The Internet is a public space, but it is—especially of late—becoming a balkanized federation of private fiefdoms. Where are you as you wander the Internet? Most likely, you spend the majority of your time on private properties: Facebook, Google, Amazon, Twitter, Uber, Airbnb, Ebay, Reddit, or the New York Times.
Just as the public sewers and subways of New York undergird the very valuable and privately owned buildings above, the public protocols and software stacks of the Internet sustain the very valuable websites we frequent.
Until the emergence of the Bitcoin network, however, there was no public payment infrastructure on the Internet. If you wanted to pay someone else you’d have to use wholly-owned proprietary tubes and channels (the credit card networks, the banks, the Paypals, Wechats, and Venmos of the world).
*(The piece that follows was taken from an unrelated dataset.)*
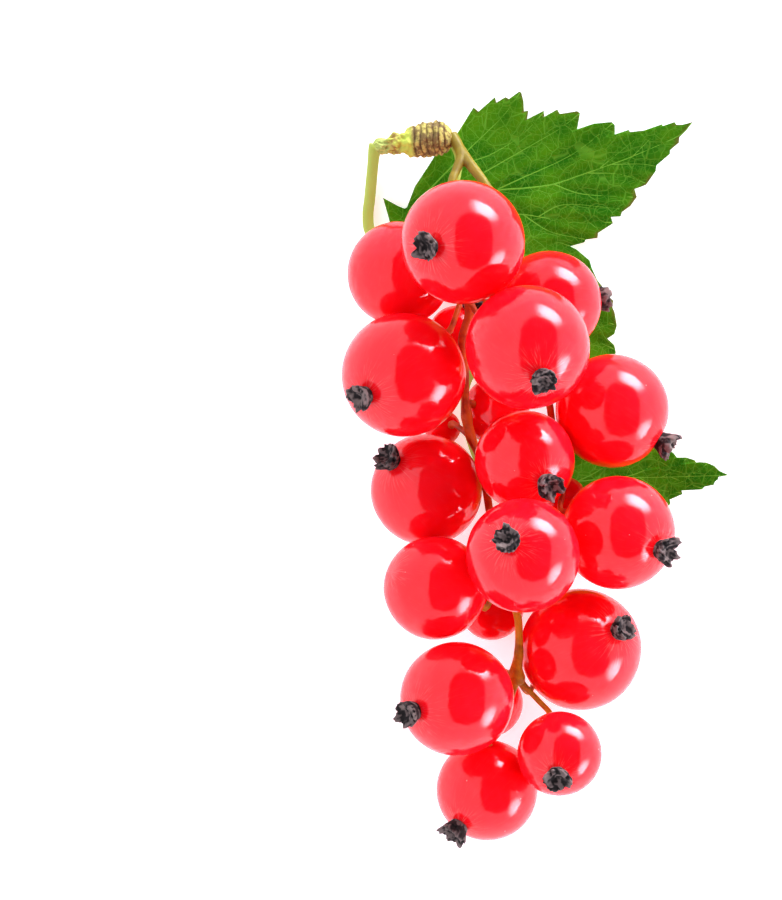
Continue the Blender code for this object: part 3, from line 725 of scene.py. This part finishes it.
# %% Leaf tables
UPPER_LEAF = {
    "base": (-11.4, 22.6),
    "edge": (
        (-11.75, 22.95), (-11.53, 23.06), (-10.82, 24.92), (-9.58, 26.79), (-8.92, 27.85), (-7.73, 28.74),
        (-6.85, 29.0), (-6.5, 30.1), (-6.1, 31.15), (-5.6, 31.95), (-5.16, 31.58), (-4.35, 32.29),
        (-3.69, 32.87), (-3.55, 32.38), (-2.75, 32.87), (-2.44, 32.69), (-1.51, 33.37), (-1.33, 33.24),
        (-1.15, 32.5), (-1.1, 31.58), (-0.71, 31.67), (-0.82, 30.9), (0.65, 31.65), (0.73, 31.13),
        (1.86, 31.77), (2.1, 31.37), (3.64, 31.62), (3.9, 31.44), (3.64, 30.01), (5.14, 30.51),
        (6.71, 30.65), (6.99, 30.38), (6.99, 29.54), (8.22, 29.95), (8.35, 29.75), (9.55, 29.89),
        (9.75, 29.75), (11.18, 30.44), (11.3, 30.2), (12.3, 30.63), (12.45, 30.38), (12.99, 30.38),
        (13.93, 30.63), (13.3, 29.82), (12.74, 29.27), (12.68, 28.77), (11.93, 28.14), (11.87, 27.76),
        (10.69, 26.77), (10.64, 26.27), (9.76, 25.03), (8.75, 24.66), (8.95, 23.97), (8.38, 23.16),
        (7.63, 22.62), (7.51, 22.23), (6.64, 22.18), (6.83, 21.61), (5.5, 20.76), (5.46, 20.31),
        (4.4, 20.17), (4.28, 19.92), (3.02, 19.58), (3.6, 19.29), (4.75, 18.31), (4.91, 17.74),
        (5.41, 16.59), (6.12, 15.7), (6.12, 15.43), (6.87, 14.72), (6.79, 14.13), (6.96, 13.75),
        (7.18, 12.51), (6.96, 11.75), (6.33, 11.35), (6.96, 10.77), (7.1, 10.11), (7.01, 9.76),
        (6.12, 8.34), (4.26, 9.22), (2.04, 10.11), (-0.62, 11.35), (-3.28, 13.13), (-5.94, 15.43),
        (-8.6, 18.09), (-10.82, 20.22), (-12.51, 21.29), (-13.08, 21.78), (-13.15, 22.09), (-13.67, 23.91),
        (-12.3, 23.17),
    ),
    # Each vein is a route from the base or from another vein to a tooth, with its radius where it starts.
    "veins": (
        (0.17, (-11.4, 22.6), (-7.4, 23.6), (-3.64, 24.53), (-1.06, 24.75), (1.51, 25.1), (4.17, 25.99),
         (6.21, 26.7), (8.6, 27.59), (12.6, 29.36), (13.8, 30.5)),
        (0.15, (-11.4, 22.6), (-8.6, 25.6), (-5.85, 28.38), (-3.02, 31.13), (-1.5, 33.2)),
        (0.11, (-3.46, 24.66), (-1.51, 25.55), (3.19, 27.76), (6.8, 30.5)),
        (0.11, (-4.79, 26.08), (-2.31, 27.5), (1.95, 29.98), (3.85, 31.4)),
        (0.10, (-6.8, 26.9), (-4.2, 27.7), (-1.4, 29.4), (0.65, 31.5)),
        (0.11, (1.51, 25.1), (4.17, 24.22), (8.6, 23.95)),
        (0.09, (4.6, 26.1), (7.4, 26.0), (9.7, 25.2)),
        (0.09, (6.6, 26.85), (9.2, 26.9), (10.6, 26.7)),
        (0.08, (5.6, 26.5), (8.2, 28.6), (9.6, 29.8)),
        (0.08, (8.6, 27.59), (10.2, 29.2), (11.2, 30.3)),
        (0.15, (-11.4, 22.6), (-6.4, 22.5), (-1.51, 22.44), (1.51, 22.0), (5.23, 21.73), (6.7, 21.7)),
        (0.09, (0.1, 22.2), (2.6, 23.3), (7.4, 22.9)),
        (0.09, (-1.2, 22.4), (1.2, 20.9), (4.3, 20.2)),
        (0.14, (-11.4, 22.6), (-5.6, 19.6), (-0.8, 18.8), (1.69, 19.87), (3.0, 19.6)),
        (0.14, (-11.4, 22.6), (-6.0, 18.2), (-0.5, 15.0), (3.4, 13.9), (6.9, 12.6)),
        (0.09, (-0.2, 14.9), (2.6, 16.6), (4.9, 17.6)),
        (0.09, (1.6, 14.4), (4.2, 15.1), (6.1, 15.5)),
        (0.09, (1.0, 14.5), (3.8, 12.0), (6.9, 10.4)),
        (0.08, (4.6, 13.5), (5.8, 14.0), (6.8, 14.3)),
    ),
    "stalk": (
        (-14.3, 28.6, 2.1), (-14.45, 27.9, 1.95), (-14.55, 27.0, 1.6), (-14.7, 25.4, 1.1),
        (-14.85, 23.8, 0.8), (-15.0, 22.3, 0.7), (-14.8, 20.9, 0.72), (-13.7, 20.1, 0.75),
        (-12.3, 20.6, 0.75), (-11.0, 21.8, 0.7), (-10.1, 22.6, 0.6),
    ),
}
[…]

Bitcoin is awesome, but in its current incarnation, it is not sufficiently private to be a realistic public payments infrastructure. The public deserve privacy as well as ungated, free, and censorship-resistant Internet money. That’s why Zcash and related projects are so important.
In the intervening years, the foundation has, indeed, built. To ensure decentralization and promote extensibility, we re-implemented the entire Zcash client from scratch in the modern programming language Rust. That work became Zebra. Due to the nature of Zcash’s original fork of Bitcoin, this meant we had not only to rebuild the privacy tech of Zcash, but to also rebuild much of the Bitcoin client itself from scratch.
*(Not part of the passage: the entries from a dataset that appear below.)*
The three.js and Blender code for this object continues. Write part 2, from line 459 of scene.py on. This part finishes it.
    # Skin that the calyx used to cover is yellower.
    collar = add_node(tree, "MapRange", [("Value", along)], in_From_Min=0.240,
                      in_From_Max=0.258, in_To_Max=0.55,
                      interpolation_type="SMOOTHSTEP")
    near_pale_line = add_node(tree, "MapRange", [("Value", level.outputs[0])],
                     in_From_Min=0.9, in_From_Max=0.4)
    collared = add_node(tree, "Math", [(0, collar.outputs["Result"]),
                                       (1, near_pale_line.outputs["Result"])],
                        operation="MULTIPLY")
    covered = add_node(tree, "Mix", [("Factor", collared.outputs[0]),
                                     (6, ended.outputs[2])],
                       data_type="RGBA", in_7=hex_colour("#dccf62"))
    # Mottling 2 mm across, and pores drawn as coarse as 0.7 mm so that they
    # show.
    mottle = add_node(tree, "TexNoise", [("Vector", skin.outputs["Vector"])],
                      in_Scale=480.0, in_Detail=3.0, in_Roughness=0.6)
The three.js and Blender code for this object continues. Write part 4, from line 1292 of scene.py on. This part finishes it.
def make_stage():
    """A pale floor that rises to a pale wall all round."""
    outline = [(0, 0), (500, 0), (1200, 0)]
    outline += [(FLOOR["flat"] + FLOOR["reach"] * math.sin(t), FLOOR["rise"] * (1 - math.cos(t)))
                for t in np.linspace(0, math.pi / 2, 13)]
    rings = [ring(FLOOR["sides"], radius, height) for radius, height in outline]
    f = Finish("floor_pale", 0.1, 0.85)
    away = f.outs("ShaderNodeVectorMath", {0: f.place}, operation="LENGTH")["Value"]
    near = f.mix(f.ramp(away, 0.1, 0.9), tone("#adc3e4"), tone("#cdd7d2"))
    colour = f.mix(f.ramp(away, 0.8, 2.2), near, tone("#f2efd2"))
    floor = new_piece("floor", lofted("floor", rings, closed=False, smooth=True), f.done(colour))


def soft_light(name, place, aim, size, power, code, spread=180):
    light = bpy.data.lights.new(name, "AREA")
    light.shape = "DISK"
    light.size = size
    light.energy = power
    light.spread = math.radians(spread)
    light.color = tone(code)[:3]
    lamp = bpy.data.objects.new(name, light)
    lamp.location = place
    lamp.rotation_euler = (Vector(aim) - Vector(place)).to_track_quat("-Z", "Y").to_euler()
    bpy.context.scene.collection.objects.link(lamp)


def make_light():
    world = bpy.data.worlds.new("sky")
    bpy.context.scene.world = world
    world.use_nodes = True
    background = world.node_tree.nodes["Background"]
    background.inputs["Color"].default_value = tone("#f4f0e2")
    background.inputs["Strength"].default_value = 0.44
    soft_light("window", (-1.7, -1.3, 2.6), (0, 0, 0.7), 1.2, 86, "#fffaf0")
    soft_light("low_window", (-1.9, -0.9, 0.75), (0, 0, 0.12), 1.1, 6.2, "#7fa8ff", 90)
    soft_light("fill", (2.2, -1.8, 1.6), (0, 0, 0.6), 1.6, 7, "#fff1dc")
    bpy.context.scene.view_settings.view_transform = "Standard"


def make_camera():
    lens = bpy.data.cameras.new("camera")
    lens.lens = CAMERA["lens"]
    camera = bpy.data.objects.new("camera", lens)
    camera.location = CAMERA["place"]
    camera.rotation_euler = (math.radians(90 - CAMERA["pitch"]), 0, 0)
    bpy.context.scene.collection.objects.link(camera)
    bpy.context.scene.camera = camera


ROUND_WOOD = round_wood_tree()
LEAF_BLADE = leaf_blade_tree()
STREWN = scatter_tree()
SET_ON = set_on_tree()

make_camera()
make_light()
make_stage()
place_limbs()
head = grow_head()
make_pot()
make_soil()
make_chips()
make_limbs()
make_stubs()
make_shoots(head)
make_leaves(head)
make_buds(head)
Zebra took longer than expected and much debate has been had over that cost and benefit calculus. I stand by that decision. No cryptocurrency should rely on a single client developed by a single for-profit entity. Nor should we shirk the hard work of rigorously rebuilding core infrastructure using modern tools and languages. If we fail in that task, our critical digital infrastructure will ultimately rot from within.
Could the money we spent building Zebra have gone to other efforts, like marketing or new features, that might have been a greater boon to the price of Zcash? Perhaps, but as many know I have never cared one lick for the short-termism of pumped cryptocurrency prices. It is only good ideas—privacy, strong encryption, censorship resistance—embodied in rigor-demanding, well-written, open source code that will change the world.
I am proud of our work on Zebra and other tools for privacy, including Frost. I am proud that the Zcash Foundation drew top developer talent away from the for-profit internet giants and gave these brilliant folks the opportunity to work on public infrastructure for private payments. I am proud that we pioneered the process of forming a US-based non-profit charity dedicated to digital public goods, and most of all I am proud and humbled to have worked alongside such dedicated and talented professionals.
To my fellow board members and our executive directors for driving that vision, to our administrative and operations directors for cutting through the red tape, and to our incredible developers for doing the hard work of staring at spaghetti code and turning it into something elegant: Thank you all for your hard work and godspeed in your continued endeavors.
My organization, Coin Center, has always been laser focused on defending the work of open source developers from unjust government regulation and prosecution. Though I leave the Zcash Foundation, all of my effort and stubbornness will remain devoted to defending your rights to build. Privacy is normal, and the tools that enable it should be available to all.